The government believes that the Swedish derogation is being used by some recruitment agencies to avoid implementing equal pay and so, from April 6, all agencies and their workers must work in accordance with the AWR 2010, with no get-out clause attached.
What you need to do: Although the onus lies with the agency to ensure the worker is paid an equal wage, you can ensure that, while they’re working with your business, they are able to enjoy similar working conditions as your permanent members of staff.
Lowering the information and consultation threshold
The Information and Consultation of Employees Regulations 2004 (ICE Regs) allow employees the right, subject to certain conditions, to request that their employer communicates and consults with them about issues within the business.
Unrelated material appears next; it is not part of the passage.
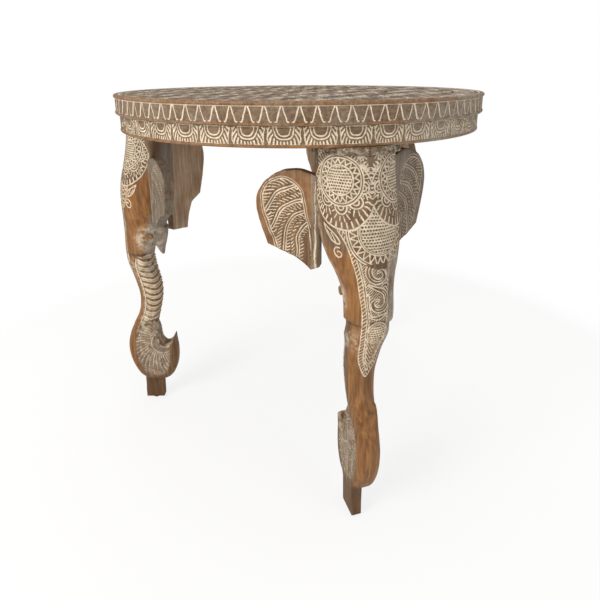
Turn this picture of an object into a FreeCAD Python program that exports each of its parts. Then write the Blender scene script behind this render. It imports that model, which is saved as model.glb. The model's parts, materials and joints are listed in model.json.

Currently, at least 10% of employees (with a minimum of 15 employees) have to make a valid request to set up information and consultation arrangements in order for employers to set up or change those arrangements. From April 2020, that threshold will reduce to 2%.
What you need to do: Read over the negotiation procedure in the ICE Regs in order to prepare for a request from employees.
Taxation of termination payments
At the moment, termination payments above £30,000 are currently only subject to income tax. From April 6 2020, however, employer class 1A NICs will become payable too. Termination payments will remain exempt from employee NICs.
What you need to do: Nothing right now, but remember that there will be additional cost implications when negotiating settlements next year.
Provision of a key information document
As set out in regulation 13A of the Conduct of Employment Agencies and Employment Business Regulations 2003 (the ‘Conduct Regulations’), all agency workers must be given a key information document before agreeing terms with an employment business. This regulation does not apply to agency workers already working for a business, but from April 2020, when they sign up with a new firm, they will be entitled to a key information document.
What you need to do: Familiarise yourself with the required information that must be set out on the key information document so you don’t fall foul of the regulations.